Many other pledges have been made and missed. At COP26, which took place in Glasgow, rich countries pledged another $100 billion to tackle the crisis. This included an £11.6 billion contribution from the UK government, but last week The Guardian reported that Prime Minister Rishi Sunak was planning to retract this pledge and drop the target altogether. The news came after years of cuts to aid funding, but the government has since denied these claims, stating that it remains committed to delivering on the promise. 

 

Either way, the news brought into focus just how ineffective climate pledges can be. It’s not just financial promises that are being quietly repealed. Internal pledges to halt deforestation and reduce methane and fossil fuel emissions have continually not been met

 

In 2015, the Paris Agreement was hailed as the most significant pledge in history, though it has also been criticized for not going far enough. Its main goal was to restrict global heating to below two degrees above pre-industrial levels, the measurement for global temperature. It has since been widely agreed upon that we must keep temperatures to 1.5 degrees of warming at most.

 

Nearly a decade later, we are far from achieving this. “We are still nowhere near the scale and pace of emission reductions required to put us on track toward a 1.5 degrees Celsius world. To keep this goal alive, national governments need to strengthen their climate action plans now and implement them in the next eight years,” says the Executive Secretary of UN Climate Change Simon Stiell.

 

This perspective was bolstered by the 2018 IPCC report that reinforced the unlikelihood of reducing our emissions enough to achieve the goals set out in the Paris Agreement. Alarmingly, the IPCC’s authors—leading scientists from around the world—reported that we had only twelve years to meet this. Now, the reality is it will be impossible to achieve this—pledges made at COP26 were not enough to meet the Agreement’s aims. Instead, the conference highlighted that we are currently on track for closer to 2.5 degrees of global warming.

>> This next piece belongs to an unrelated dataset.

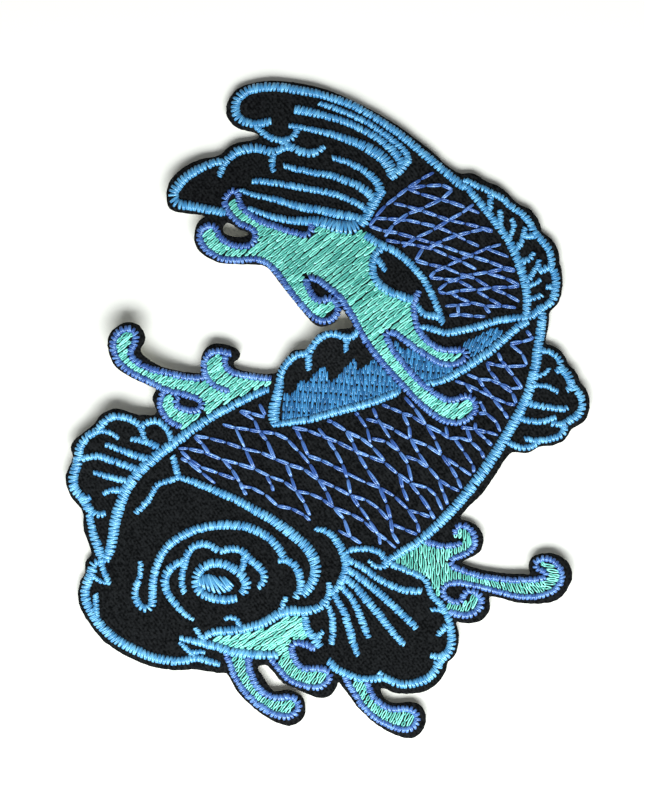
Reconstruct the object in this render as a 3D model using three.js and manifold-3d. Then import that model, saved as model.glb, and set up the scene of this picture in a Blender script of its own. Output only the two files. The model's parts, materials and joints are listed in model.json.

Climate pledges are focused on the physical, scientific nature of the problem, not its socio-economic causes

The consequences of not meeting these pledges are disastrous. The last two IPCC reports have laid out what a world at 1.5 degrees of global warming will look like, and it’s apocalyptic: coral reefs would almost completely disappear; extreme weather would worsen in frequency and ferocity; we will lose countless plant and animal species; and melting ice and rising sea levels would create flooding across the world. The severity of the situation renders a world that is 2.5 degrees warmer almost unimaginable.

 

The problem with requiring change from wealthy states is two-fold. First, the kind of infrastructure that governments commit to don’t tackle the root causes of the climate crisis and global heating: racial capitalism. In fact, governments uphold racial capitalism and are deeply invested in maintaining it. Climate pledges are focused on the physical, scientific nature of the problem, not its socio-economic causes.

 

Secondly, and connected to this, is the fact that these are also the countries who will be least affected by climate collapse, lowering their incentive to provide aid. In reality “least affected” means very little—we are all being impacted by climate change already and though its impacts vary, it is bad for everyone. But countries in the Global South are being affected first and worst, as well as being disproportionately impacted by its causes. The lack of empathy and solidarity from Global North countries is clear, and it is already having lethal consequences.

 

At the same time, we have placed much of our time, resources, energy, and, worst of all, hope, in governments to instigate and implement change. It makes sense—they are the ones with the money and power to do so. Recognizing this isn’t working can leave us feeling hopeless and despondent. However, we can ease our reliance on the state to fix the problem by shifting our approach to ourselves.

 

We know what is needed, and rather than try to convince governments of this, we can focus on our own communities instead. For example, we know that Indigenous communities, whose practices and way of living have always been in harmony with nature and the natural world, hold many of the solutions. We could divert our time and attention to finding ways to amplify, support, and practice Indigenous methods without being extractive and exploitative.

 

With the onset of climate collapse, it’s also important for us to start preparing for the world state powers have led us to—and to start to build the infrastructure we need to keep us more resilient, safe and protected.

 

There’s a substantial move to fund and support grassroots communities and projects that are working towards climate resilience and protection. The CLIMA Fund, for example, partners with small organizations across the world that are working on climate protection and climate resilience. One example is OFRANEH in Honduras, which defends the cultural and territorial rights of the Garífuna people, a matriarchal community dedicated to preserving and protecting the natural world. There’s also the Climate Justice Resilience Fund, which supports women, youth, and Indigenous-led projects in parts of East Africa and the Bay of Bengal amongst other regions.

 

There’s no doubt that climate pledges sound good, look good, and allow those in power to put forward the notion that they are Doing Something. But the continuous failure to meet these pledges makes it clear that making them in the first place is a waste of time when they are not backed by substantial policy reform, especially for those of us building towards climate justice. We are strong, powerful, and dedicated, and if we focus our attention elsewhere, we can turn our distrust of government into radical action that better serves the communities who are experiencing the worst effects of the climate crisis in the first place.